Wild boar, which would rootle through the vegetation, opening up soil to the benefit of a wider range of plant species, are expert escapists and a feral nuisance in southern England, so a small number of Tamworth pigs have been employed to do the same job. 

But of course, in a natural landscape, there would also be predators, controlling the number of herbivores who are controlling the vegetation.  Back to those wolves.  But southern Britain isn’t yet ready for wolves.  So the ‘carnivore’ is represented by a culling regime. 

Letting nature take care of itself?  The processes are very close to ‘natural’, but humans are still in control.  Every year, management decisions are taken, largely on how many browsers the project can sustain while still achieving wood pasture.  Natural famine amongst herbivores has been eliminated. 

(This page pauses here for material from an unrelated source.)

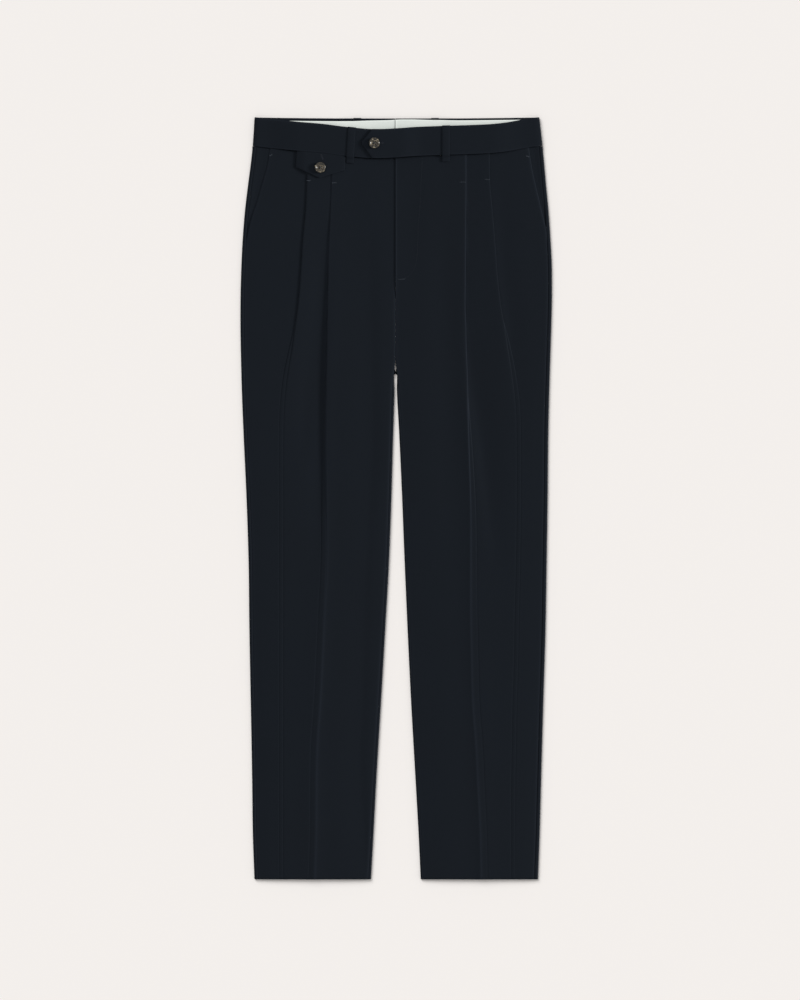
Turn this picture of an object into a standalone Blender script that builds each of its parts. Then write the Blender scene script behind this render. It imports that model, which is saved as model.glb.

A natural landscape?  Again, very close, particularly as rare, or extinct, locally native species (such as nightingales, turtle doves and purple emperor butterflies) have flocked back into the estate.

Image right: purple emperor butterfly © R Stephens

Not all species can make it back without help, however. White storks, long extinct in Britain, were introduced to Knepp, from Poland, in 2016. They finally felt settled enough to successfully breed in 2020 and are now an established part of the estate.

Is it biodiverse?  Very much so. 

Do we like it?  It’s nothing like what was there before.  It’s nothing like that idyllic Sussex agricultural landscape which we think we remember.  To many 21st century eyes, it may appear scruffy, untidy and unkempt. 

But the number of visitors, thronging the public rights of way on a sunny afternoon, speaks of enthusiastic interest and, yes, approval.  The Knepp ‘safaris’ are pretty much booked out for the whole of the summer.   The tree platforms are an amazing way to visit the inside of the canopy of a mature oak.

And of course animals do add to the attraction; 21st century eyes do love an antlered fallow deer or a cute Tamworth piglet.